To find the focus of the parabola given by the equation \( y^2 = x + 4y + 3 \), we will follow these steps: ### Step 1: Rearranging the Equation We start with the equation: \[ y^2 = x + 4y + 3 \] We can rearrange this to isolate \( x \): \[ y^2 - 4y = x + 3 \] Subtracting 3 from both sides gives us: \[ y^2 - 4y - 3 = x \] ### Step 2: Completing the Square Next, we need to complete the square for the \( y \) terms on the left side.
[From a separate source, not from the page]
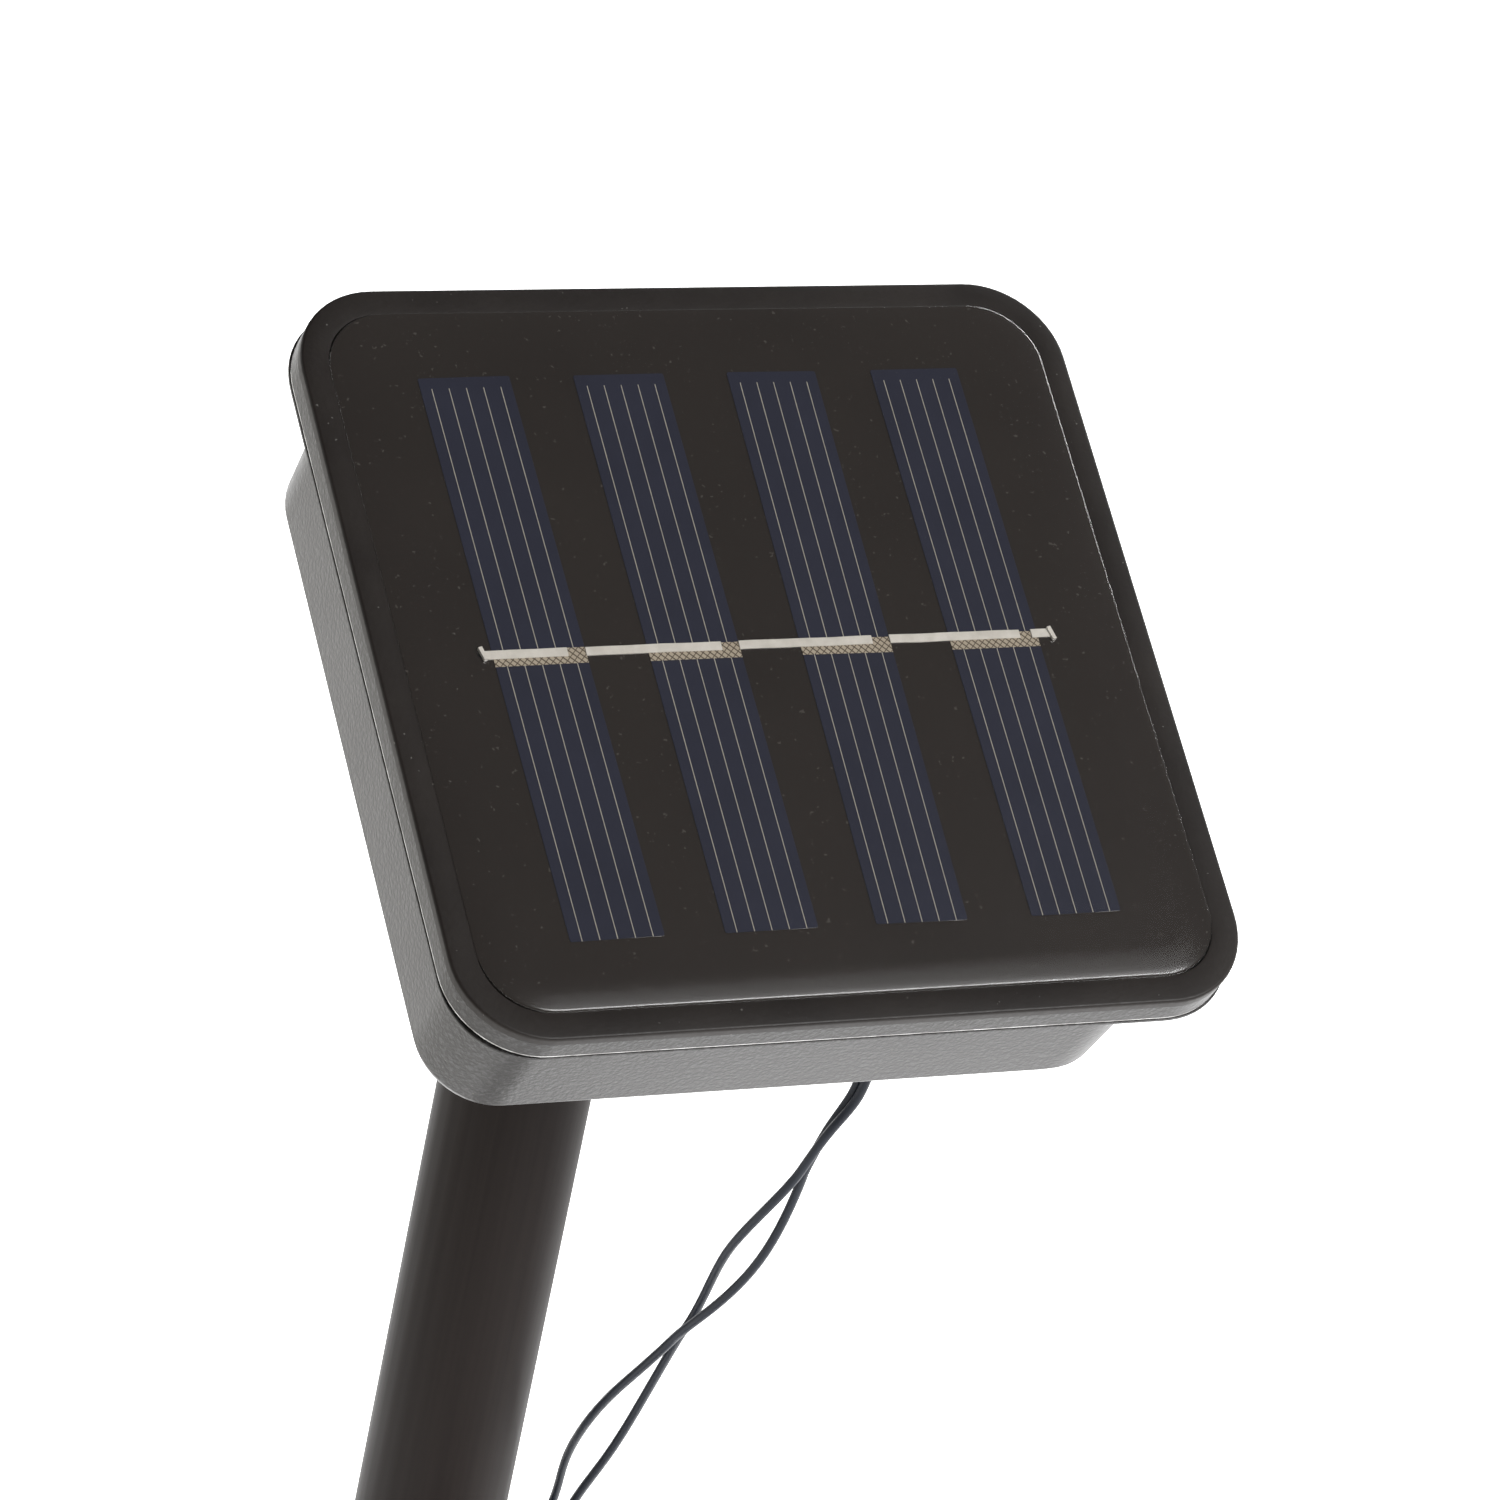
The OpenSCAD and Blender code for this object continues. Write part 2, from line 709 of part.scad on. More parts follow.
// A cable tie that holds the string against the tube
module stake_tie() {
  cord_at = lower_route[0][0];
  color([0.08, 0.08, 0.08]) translate([0, 0, tie_h - 1.8]) {
    linear_extrude(3.6) difference() {
      union() {
        circle(r = tube_d / 2 + 1.2);
        translate([cord_at, 0]) circle(r = cord_d / 2 + 1.4);
        rotate(150) translate([tube_d / 2, -2.6]) square([4.2, 5.2]);
      }
      circle(r = tube_d / 2 + 0.02);
      translate([cord_at, 0]) circle(r = cord_d / 2 + 0.2);
    }
    rotate(150) translate([tube_d / 2 + 1.6, 2.5, 0.4]) cube([0.9, 9, 2.6]);
  }
}

module ground_spike() {
  color(black) {
    difference() {
      union() {
        bar(collar_d / 2, 0, collar_t);
        bar(bore_r - turn_fit, collar_t - eps, collar_t + post_h);
      }
      bar(bore_r - 2.5, collar_t, collar_t + post_h + 1);
    }
    for (a = [0, 90]) rotate([90, 0, a]) translate([0, 0, -fin_t / 2]) linear_extrude(fin_t)
      polygon([
        [-fin_w / 2, 0.5], [fin_w / 2, 0.5], [fin_w / 2, -8], [fin_w * 0.4, -spike_l * 0.35],
        [fin_w * 0.2, -spike_l * 0.8], [0, -spike_l], [-fin_w * 0.2, -spike_l * 0.8],
        [-fin_w * 0.4, -spike_l * 0.35], [-fin_w / 2, -8]
      ]);
  }
}

// ---- light string ----

module cord_upper() {
  in_gland = [for (z = [inner_z, back_z - 6, back_z - gland_nose]) head_point([gland_x, gland_y, z])];
  color([0.09, 0.10, 0.12]) tube_along(smooth(concat(in_gland, upper_route), 2), cord_d / 2);
}

module cord_lower() {
  color([0.09, 0.10, 0.12]) tube_along(smooth(lower_route, 3), cord_d / 2);
}

// Outline of the bundle of turns, grown by this much
module bundle_outline(grow = 0) {
  r = 2 + grow;
  translate([coil_r, coil_lift + coil_h / 2])
    round_square(coil_h + 2 * grow, r, coil_w + 2 * grow);
}

module cord_coil() {
  color([0.09, 0.10, 0.12]) translate([coil_x, coil_y, 0]) rotate_extrude($fn = 96) bundle_outline();
}

module coil_ties() {
  color([0.2, 0.2, 0.2]) translate([coil_x, coil_y, 0]) for (a = strap_at) rotate(a)
    rotate([90, 0, 0]) translate([0, 0, -strap_w / 2]) linear_extrude(strap_w) difference() {
      bundle_outline(grow = strap_t + 0.08);
      bundle_outline(grow = 0.08);
    }
}

// Places a lamp on the bundle: every second one leans out, the others stand up,
// and each is a little off, as they fall when the string is wound
module at_lamp(i) {
  out = i % 2 == 0;
  translate([coil_x, coil_y, 0]) rotate(lamp_step * i)
    translate([coil_r + (out ? 6.2 : 1), 0, coil_lift + coil_h - (out ? 1.6 : 0.4)])
      rotate([9 * sin(137 * i), (out ? 60 : 24) + 9 * cos(101 * i), 0]) children();
}

module lamp_sleeves() {
  color([0.08, 0.09, 0.10]) for (i = [1 : lamp_count]) at_lamp(i) cylinder(d = sleeve_d, h = sleeve_l);
}

module lamp_lenses() {
  color([0.95, 0.93, 0.8, 0.6]) for (i = [1 : lamp_count]) at_lamp(i) {
    bar(lamp_d / 2 + 0.4, sleeve_l, sleeve_l + 1.2);
    bar(lamp_d / 2, sleeve_l + 1, sleeve_l + 5.5);
    translate([0, 0, sleeve_l + 5.5]) sphere(d = lamp_d);
  }
}

cover_plate();
cover_gasket();
housing();
case_screws();
panel_board();
for (i = [1 : 4]) solar_cell(i);
tab_ribbons();
panel_resin();
panel_leads();
battery_cell();
plus_contact();
minus_contact();
battery_spring();
battery_leads();
battery_door();
door_gasket();
door_screws();
circuit_board();
board_screws();
board_parts();
push_switch(button_x);  // power_switch
push_switch(-button_x);  // mode_switch
push_button(button_x);  // power_button
push_button(-button_x);  // mode_button
string_leads();
cord_gland();
tilt_bolt();
tilt_nut();
tilt_washers();
knuckle();
stake_tube();
stake_tie();
ground_spike();
cord_upper();
cord_lower();
cord_coil();
coil_ties();
lamp_sleeves();
lamp_lenses();
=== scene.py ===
# %% [markdown]
# # Solar string lights
# A square solar head stands on a stake, and a string of small lamps leaves it as a
# twisted pair of wires. The engineering model comes in as a frame that is already the
# right size and in the right place. Every step below either rebuilds a piece in finer
# detail at the same place, or gives a piece of the frame its finish.
# %% Load the frame
import json
import math
import bpy
import bmesh
from mathutils import Matrix, Vector


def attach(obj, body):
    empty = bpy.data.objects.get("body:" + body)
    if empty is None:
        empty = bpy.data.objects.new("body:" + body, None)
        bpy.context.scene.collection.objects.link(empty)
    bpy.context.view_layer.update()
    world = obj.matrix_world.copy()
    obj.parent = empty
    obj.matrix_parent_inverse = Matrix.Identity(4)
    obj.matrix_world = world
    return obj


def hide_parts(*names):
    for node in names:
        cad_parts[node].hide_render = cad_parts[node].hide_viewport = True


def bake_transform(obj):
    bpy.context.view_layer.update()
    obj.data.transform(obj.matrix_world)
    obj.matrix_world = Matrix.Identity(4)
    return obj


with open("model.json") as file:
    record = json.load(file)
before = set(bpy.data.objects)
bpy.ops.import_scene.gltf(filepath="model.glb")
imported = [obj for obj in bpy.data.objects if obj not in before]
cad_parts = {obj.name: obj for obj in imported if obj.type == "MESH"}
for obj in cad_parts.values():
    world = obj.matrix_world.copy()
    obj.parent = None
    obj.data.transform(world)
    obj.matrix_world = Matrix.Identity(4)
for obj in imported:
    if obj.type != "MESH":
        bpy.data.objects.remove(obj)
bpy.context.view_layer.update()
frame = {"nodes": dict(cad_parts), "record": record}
node = frame["nodes"]

# %% [markdown]
# ## Millimetres and the leaning head
# Small products are drawn in millimetres, so `mm` turns them into Blender's metres.
# The head leans back on its hinge. It is far easier to draw its pieces flat, with +Z
# out of the panel, and to let one matrix tip the finished mesh into place, than to
# draw on a slope. `head_place` is that matrix: the centre of the panel's face goes to
# its spot above the hinge. The mesh itself is moved, so each object stays at the origin.
# %% The head's place
mm = 0.001
lean = math.radians(29)
hinge = Vector((0, 0, 208.5))
hinge_in_head = Vector((0, 23.3, -46))
in_metres = Matrix.Scale(mm, 4)
head_place = (in_metres @ Matrix.Translation(hinge) @ Matrix.Rotation(lean, 4, "X")
              @ Matrix.Translation(-hinge_in_head))
print("centre of the face:", [round(x, 5) for x in head_place @ Vector((0, 0, 0))])

# %% [markdown]
# ## The camera
# The camera stands in front of the panel, a little to its left and above it, and is
# rolled slightly. A long lens from one metre away keeps the head's far edge almost as
# wide as its near edge. The direction is built from three turns in the order a
# photographer makes them: swing round, tip down, roll.
# %% Place the camera
lens_data = bpy.data.cameras.new("camera")
lens_data.lens = 162.2
lens_data.clip_start = 0.01
camera = bpy.data.objects.new("camera", lens_data)
bpy.context.scene.collection.objects.link(camera)
swing, tip, roll = math.radians(-28.365), math.radians(29.078), math.radians(12.196)
camera.matrix_world = (Matrix.Translation(Vector((-331.9, -657.8, 611.5)) * mm)
                       @ Matrix.Rotation(swing, 4, "Z")
                       @ Matrix.Rotation(math.pi / 2 - tip, 4, "X")
                       @ Matrix.Rotation(roll, 4, "Z"))
bpy.context.scene.camera = camera
print("camera looks along", [round(-x, 3) for x in camera.matrix_world.col[2][:3]])

# %% [markdown]
# ## From a bmesh to a piece
# Every rebuilt piece ends the same way: doubles are merged, faces are made to point
# outwards, the mesh is moved into place, and its edges are shaded smooth except
# where two faces meet sharply. `new_piece` does this once for all of them, and also
# says which body it rides on and which nodes of the frame it stands for.
# %% The finishing helper
finishes = {}


def new_piece(name, bm, body, place=in_metres, stands_for=(), sharp=35, outward=True):
    bmesh.ops.remove_doubles(bm, verts=bm.verts[:], dist=1e-4)
    if outward:
        bmesh.ops.recalc_face_normals(bm, faces=bm.faces[:])
    bmesh.ops.transform(bm, matrix=place, verts=bm.verts[:])
    mesh = bpy.data.meshes.new(name)
    bm.to_mesh(mesh)
    bm.free()
    mesh.shade_smooth()
    mesh.set_sharp_from_angle(angle=math.radians(sharp))
    piece = bpy.data.objects.new(name, mesh)
    bpy.context.scene.collection.objects.link(piece)
    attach(piece, body)
    if stands_for:
        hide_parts(*stands_for)
    return piece


# %% [markdown]
# ## The string's route
# The string is the one soft thing here. It leaves a rubber gland in the back of the
# head, sags down beside the stake, is tied to the tube near the ground, and then lies
# in a strapped coil. Its route is a few chosen points, the same ones as in the frame,
# with a smooth curve through them. Points at an even spacing along that curve are what
# every later step needs, so `even` measures the curve and walks along it.
# %% Smooth routes
def smooth(points, steps):
    p = [Vector(q) for q in points]
    p = [p[0]] + p + [p[-1]]
    curve = []
    for a, b, c, d in zip(p, p[1:], p[2:], p[3:]):
        for k in range(steps):
            t = k / steps
            curve.append(0.5 * (2 * b + (c - a) * t + (2 * a - 5 * b + 4 * c - d) * t * t
                                + (3 * b - a - 3 * c + d) * t ** 3))
    return curve + [p[-1]]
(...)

We take the coefficient of \( y \) (which is -4), halve it to get -2, and square it to get 4. We add and subtract 4: \[ y^2 - 4y + 4 - 4 - 3 = x \] This simplifies to: \[ (y - 2)^2 - 7 = x \] Rearranging gives: \[ (y - 2)^2 = x + 7 \] ### Step 3: Identifying the Standard Form Now, we can rewrite the equation in the standard form of a parabola: \[ (y - 2)^2 = 1(x + 7) \] This matches the standard form \( (y - k)^2 = 4a(x - h) \), where \( (h, k) \) is the vertex of the parabola. ### Step 4: Finding the Vertex From the equation \( (y - 2)^2 = 1(x + 7) \), we can identify: - Vertex \( (h, k) = (-7, 2) \) - Here, \( 4a = 1 \), so \( a = \frac{1}{4} \). ### Step 5: Finding the Focus For a parabola that opens to the right, the focus is located at: \[ (h + a, k) \] Substituting the values we found: \[ h = -7, \quad k = 2, \quad a = \frac{1}{4} \] Thus, the coordinates of the focus are: \[ \left(-7 + \frac{1}{4}, 2\right) = \left(-\frac{28}{4} + \frac{1}{4}, 2\right) = \left(-\frac{27}{4}, 2\right) \] ### Final Answer The focus of the parabola is: \[ \left(-\frac{27}{4}, 2\right) \] ---